* [Task goal]
Your task is to print all of the data word for word.

======== Data shown

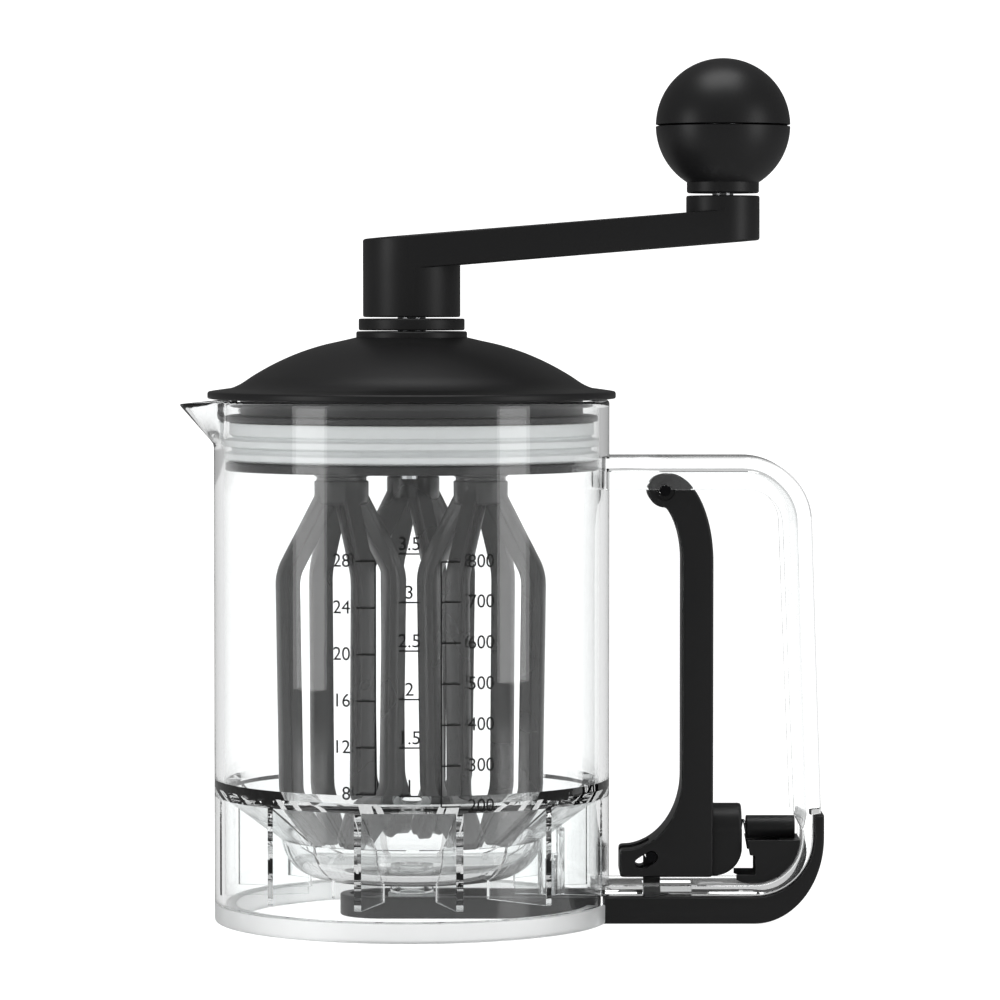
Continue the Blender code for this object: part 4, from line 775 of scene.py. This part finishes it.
def crank_plate():
    """Plan outline of two circles and their tangents; height = level + rise * x, edges rounded by 0.7."""
    lean = math.degrees(math.acos((HUB_R - KNOB_BOSS_R) / KNOB_X))
    plan = np.concatenate([arc((0.0, 0.0), HUB_R, lean, 360.0 - lean, 64),
                           arc((KNOB_X, 0.0), KNOB_BOSS_R, -lean, lean, 40)])
    edge, steps = 0.7, 5
    a = np.linspace(0.0, math.pi / 2, steps + 1)
    rings = []
    for level, rise, way, turns in ((UNDERSIDE_Z, UNDERSIDE_RISE, 1.0, a), (TOP_Z, TOP_RISE, -1.0, a[::-1])):
        for t in turns:
            ring = inset(plan, edge * (1 - math.sin(t)))
            lift = way * edge * (1 - math.cos(t))
            rings.append(np.column_stack([ring, level + rise * ring[:, 0] + lift]))
    return put("crank", np.stack(rings), sharp=28.0)


crank = crank_plate()
hub = turned("tool", rounded([(0.0, 189.0), (HUB_R - 0.02, 189.0), (HUB_R - 0.02, 171.0), (0.0, 171.0)],
                             [0.0, 0.1, 0.6, 0.0]), segments=128)
knob_boss = turned("tool", rounded([(0.0, 205.3), (KNOB_BOSS_R - 0.02, 205.3), (KNOB_BOSS_R - 0.02, 196.0),
                                    (0.0, 196.0)], [0.0, 0.6, 0.1, 0.0]), (KNOB_X, 0.0), 96)
carve(crank, [hub, knob_boss], "UNION")
carve(crank, [peg(4.3, 160.0, 188.9), peg(3.3, 194.3, 210.0, (KNOB_X, 0.0))], "DIFFERENCE", sharp=28.0)
dress(crank, "crank", ABS, "black_plastic", "crank_arm")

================

* [Finished exercise]
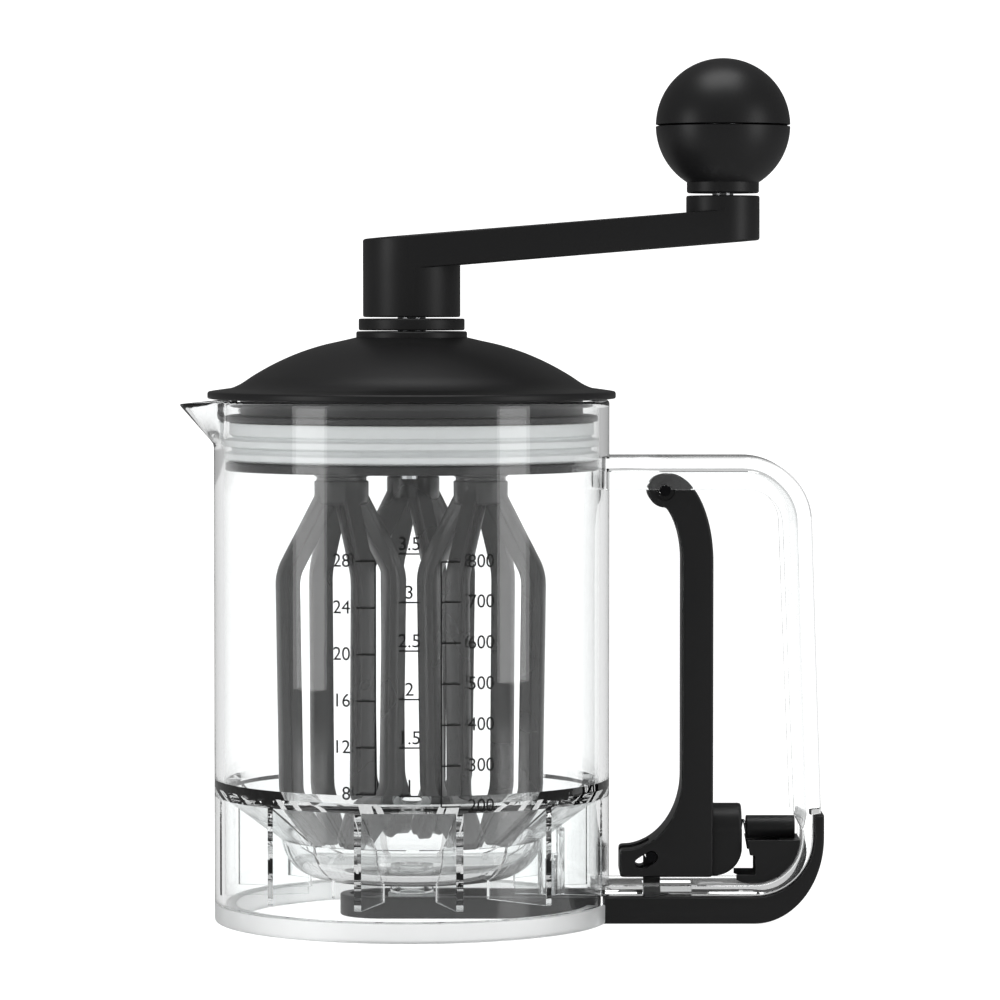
Continue the Blender code for this object: part 4, from line 775 of scene.py. This part finishes it.
def crank_plate():
    """Plan outline of two circles and their tangents; height = level + rise * x, edges rounded by 0.7."""
    lean = math.degrees(math.acos((HUB_R - KNOB_BOSS_R) / KNOB_X))
    plan = np.concatenate([arc((0.0, 0.0), HUB_R, lean, 360.0 - lean, 64),
                           arc((KNOB_X, 0.0), KNOB_BOSS_R, -lean, lean, 40)])
    edge, steps = 0.7, 5
    a = np.linspace(0.0, math.pi / 2, steps + 1)
    rings = []
    for level, rise, way, turns in ((UNDERSIDE_Z, UNDERSIDE_RISE, 1.0, a), (TOP_Z, TOP_RISE, -1.0, a[::-1])):
        for t in turns:
            ring = inset(plan, edge * (1 - math.sin(t)))
            lift = way * edge * (1 - math.cos(t))
            rings.append(np.column_stack([ring, level + rise * ring[:, 0] + lift]))
    return put("crank", np.stack(rings), sharp=28.0)


crank = crank_plate()
hub = turned("tool", rounded([(0.0, 189.0), (HUB_R - 0.02, 189.0), (HUB_R - 0.02, 171.0), (0.0, 171.0)],
                             [0.0, 0.1, 0.6, 0.0]), segments=128)
knob_boss = turned("tool", rounded([(0.0, 205.3), (KNOB_BOSS_R - 0.02, 205.3), (KNOB_BOSS_R - 0.02, 196.0),
                                    (0.0, 196.0)], [0.0, 0.6, 0.1, 0.0]), (KNOB_X, 0.0), 96)
carve(crank, [hub, knob_boss], "UNION")
carve(crank, [peg(4.3, 160.0, 188.9), peg(3.3, 194.3, 210.0, (KNOB_X, 0.0))], "DIFFERENCE", sharp=28.0)
dress(crank, "crank", ABS, "black_plastic", "crank_arm")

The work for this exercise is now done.